Rafa (feature debutant Dani Rovira) is the unfortunate fellow in the spotlight, journeying north to find Amaia (Clara Lago, The End) after they almost spend the night together. That evening arose from his joking about her origins and her feisty retort to his taunts, so when he lands on her doorstep to return the handbag she left behind, theirs is an adversarial rather than affectionate relationship. In Rafa’s attempts to track Amaia down, he accidentally dialled her estranged fisherman father, Koldo (Karra Elejalde, Invader), from her phone, who takes the call as a sign that he should visit. His arrival isn’t just unexpected – it leaves Amaia scrambling to explain that she was actually just jilted at the altar, so she convinces Rafa to pretend that he’s her fiancé.

Farce is in and subtlety is out in director Emilio Martínez Lázaro (The 13 Roses) and writers Borja Cobeaga and Diego San José’s (Amigos) handling of the melange of misunderstandings and mishaps that follow, with another interloper – widow Merche (Carmen Machi, I’m So Excited!), pretending to be Rafa’s mother – also getting involved.
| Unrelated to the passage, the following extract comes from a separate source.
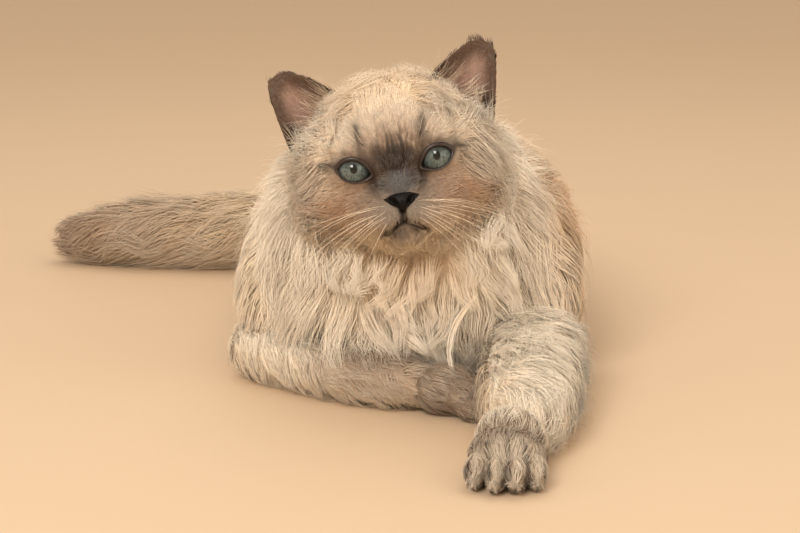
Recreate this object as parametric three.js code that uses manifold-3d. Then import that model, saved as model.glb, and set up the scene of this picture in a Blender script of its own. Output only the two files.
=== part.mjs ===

Any opportunity they see to heighten the disparity between the characters, they seize, pitting the stereotypically upbeat traits of those from Seville against the nationalistic Basques over dinner, in street marches, and during a procession of wedding altercations.

Of course, a narrative of understanding and acceptance is really at work, as it always is in such movies; however the realisations gleaned in what equates to a wrong-side-of-the-tracks rom-com are as generic as the circumstances and observations of cultural differences that they spring from. The performances help little in terms of imparting any nuance, though they do demonstrate ample commitment and comic timing. As the script calls for, Rovira plays hapless, Lago determined and Elejalde overbearing, all with aplomb.

Indeed, their chemistry as bickering would-be family members invests Spanish Affair with the glimpses of screwball fun the material obviously aims to cultivate, but can’t pull off while simply painting by the numbers, story-wise. That energy is well needed, too, as it doesn’t emanate from Lázaro’s helming, however picturesque the gliding camera makes the coastline locale look. The prejudice-heavy gags and city versus country posturing has the Spanish part of the title covered, but it is the cast that makes the movie an affair, even if it’s not necessarily worth remembering 

Rating: 2.5 stars out of 5

Spanish Affair (Ocho apellidos vascos)                                     

Director: Emilio Martínez Lázaro

Spain, 2014, 98 mins

 

Spanish Film Festival

http://www.spanishfilmfestival.com/

Sydney: 21 April – 10 May

Melbourne: 22 April – 10 May

Canberra: 23 April – 6 May

Perth: 23 April – 6 May

Brisbane: 29 April – 13 May

Byron Bay: 30 April – 7 May

Adelaide: 6 – 20 May

Hobart: 7 – 13 May

8AV TRAILER INT @25 ENGSUB R-ipad3 from Film Factory Entertainment S.L on Vimeo.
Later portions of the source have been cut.